Good IPAs have that broad, bitter, earthy floor that supports your mind early on, an initial massive bass note that precedes the symphony to come. Then the slow rise higher in your mouth, smell and taste now fully involved, combing through whatever brain-magic we have going on to come up with “flavor.” The pine, the citrus, swirling and rising ever higher, floral elements coming in, even a profound buttery lightness at the end.
Yes indeed, butter. And I’ve wondered about IPAs - hey, if one doesn’t like the bitter hops taste, then one ain’t gonna like them - but does the effect of bitterness go beyond that? How much does the context of one taste alter another? Normal mass-market beer usually has a substantial degree of sweetness, very noticeable if tasted in the same sitting with an IPA. Yet, if one eats something really sweet, like ice cream, then that same beer will taste seriously bitter.

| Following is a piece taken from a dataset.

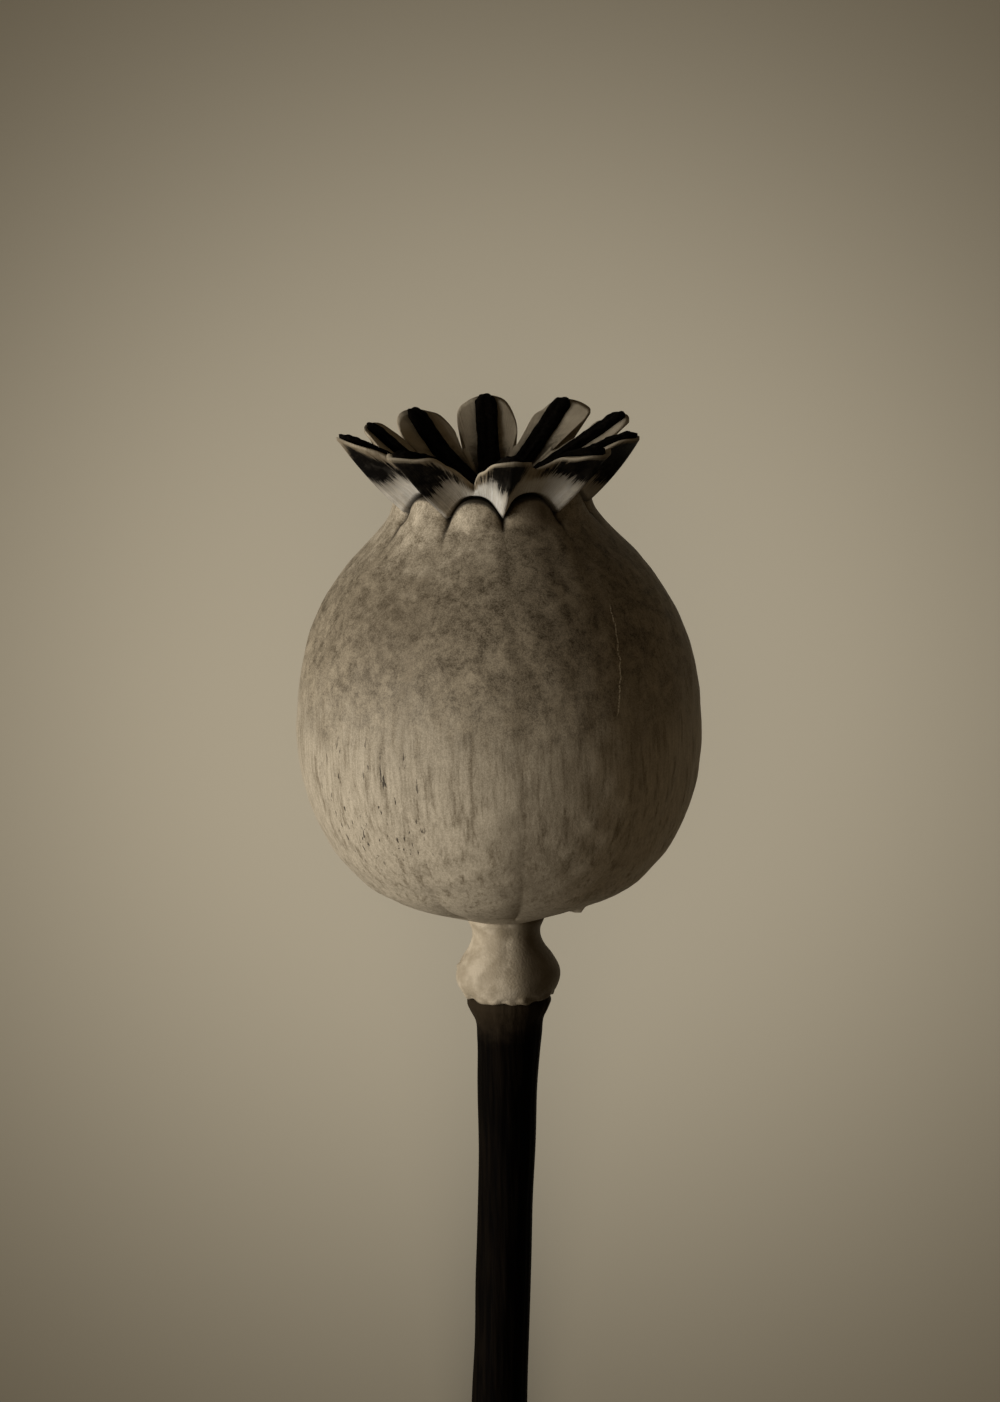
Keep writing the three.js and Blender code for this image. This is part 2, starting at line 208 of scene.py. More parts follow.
def turned_piece(name, levels, columns):
    """A closed round piece through levels of (radius, height), from the lowest to the highest."""
    deselect_everything()
    radius, height = levels[0]
    bpy.ops.mesh.primitive_circle_add(vertices=columns, radius=radius, fill_type="TRIFAN")
    piece = bpy.context.object
    piece.name = name
    bpy.ops.object.mode_set(mode="EDIT")
    bpy.ops.mesh.select_all(action="SELECT")
    bpy.ops.transform.translate(value=(0, 0, height))
    bpy.ops.mesh.region_to_loop()
    for next_radius, next_height in levels[1:]:
        rise = (0, 0, next_height - height)
        bpy.ops.mesh.extrude_edges_move(TRANSFORM_OT_translate={"value": rise})
        grow = next_radius / radius
        bpy.ops.transform.resize(value=(grow, grow, 1), center_override=(0, 0, next_height))
        radius, height = next_radius, next_height
    bpy.ops.mesh.extrude_edges_move(TRANSFORM_OT_translate={"value": (0, 0, 0)})
    bpy.ops.mesh.merge(type="CENTER")
    bpy.ops.mesh.select_all(action="SELECT")
    bpy.ops.mesh.subdivide(number_cuts=1)
    bpy.ops.mesh.normals_make_consistent(inside=False)
    bpy.ops.object.mode_set(mode="OBJECT")
    print(f"{name}: {len(levels)} levels and {columns} columns")
    return piece

# %% [markdown]
# What isn't round about a turned piece could be sculpted. Here its corners are read as bearings
# and radii, moved by a formula and written back, which is exact.

# %% Read and move a piece's corners
def corners_of(piece):
    points = np.empty(len(piece.data.vertices) * 3)
    piece.data.vertices.foreach_get("co", points)
    return points.reshape(-1, 3)


def move_corners(piece, points):
    piece.data.vertices.foreach_set("co", np.ascontiguousarray(points, dtype=np.float32).ravel())
    piece.data.update()


def bearings_and_radii(points):
    bearing = np.degrees(np.arctan2(points[:, 0], -points[:, 1])) % 360
    return bearing, np.hypot(points[:, 0], points[:, 1])


def around_axis(bearing, radius, height):
    turn = np.radians(bearing)
    return np.stack([radius * np.sin(turn), -radius * np.cos(turn), height], axis=-1)


print("bearings of +X and of -Y:", bearings_and_radii(np.array([(1, 0, 0), (0, -1, 0)]))[0])

# %% [markdown]
# The pod is a globe, widest just under its middle, that draws in to a flat base below and to a
# narrow mouth above. Its mouth ends in ten round arches, one for each valve, that meet in points
# on the seams. It is turned with a level rim, and the arches are cut into it as relief.

# %% Set out the pod's outline
POD_HEIGHTS = [0, 0.8, 2.9, 6.4, 10.4, 14.4, 19.4, 24.4, 28.4, 32.4, 35.9, 38.9, 40.9, 42.4, 44.6]
POD_RADII = [3.9, 6.2, 11.8, 15.9, 18.3, 19.5, 20, 19.6, 18.7, 16.9, 14.4, 11.6, 10, 9.3, 9]
pod_radius = smooth_curve(POD_HEIGHTS, POD_RADII)
POD_WAIST = 19.4
SHOULDER_HEIGHT = 40.6  # where the wall starts to turn into the arches
ARCH_FOOT = 41.75
ARCH_TOP = 43.65
ARCH_FULLNESS = 2.3  # over 1, an arch is broad on top and steep by its points
LIP_RADIUS = 0.45  # roundness of the arches' upper edge
MOUTH_SHARES = (0.85, 0.6, 0.3)  # radii over the mouth, which the crown hides
POD_COLUMNS = 240
POD_LEVELS = 32  # from the base to the waist, and again from there to the shoulder
ARCH_LEVELS = 9
LIP_LEVELS = 4


def rim_height(bearing):
    return ARCH_TOP - (ARCH_TOP - ARCH_FOOT) * (1 - share_from_seam(bearing)) ** ARCH_FULLNESS


def pod_levels():
    """Levels of the turned pod, with its rim at one height as yet."""
    turns = [k / POD_LEVELS * math.pi / 2 for k in range(POD_LEVELS + 1)]
    lower = [POD_WAIST * (1 - math.cos(turn)) for turn in turns]
    upper = [POD_WAIST + (SHOULDER_HEIGHT - POD_WAIST) * math.sin(turn) for turn in turns[1:]]
    arch = [SHOULDER_HEIGHT + (ARCH_TOP - LIP_RADIUS - SHOULDER_HEIGHT) * k / ARCH_LEVELS
            for k in range(1, ARCH_LEVELS + 1)]
    wall = [(float(pod_radius(height)), height) for height in lower + upper + arch]
    rim_radius, lip_foot = wall[-1]
    lip_turns = [k / LIP_LEVELS * math.pi / 2 for k in range(1, LIP_LEVELS + 1)]
    lip = [(rim_radius - LIP_RADIUS * (1 - math.cos(turn)), lip_foot + LIP_RADIUS * math.sin(turn))
           for turn in lip_turns]
    mouth = [(lip[-1][0] * share, ARCH_TOP) for share in MOUTH_SHARES]
    return wall + lip + mouth


pod = turned_piece("pod_wall", pod_levels(), POD_COLUMNS)

# %% [markdown]
# What makes the pod look grown is its relief: the arches, each valve swelling a little below
# its arch like a fingernail, a crease down from each point between two arches, furrows that run
# together at the base, and a slow unevenness everywhere. Bump wouldn't show at the pod's
# outline, so it is all in the mesh.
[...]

So here comes an IPA with a big load of heavy, life-alteringly-good bitterness. Is there a “reflection” that occurs after tasting it? Once we’ve taken a taste, and swallowed it, and that bitter taste fades and our nearly-overloaded taste buds recover, do we perceive the absence of bitterness as the presence of an opposite taste? I think we do.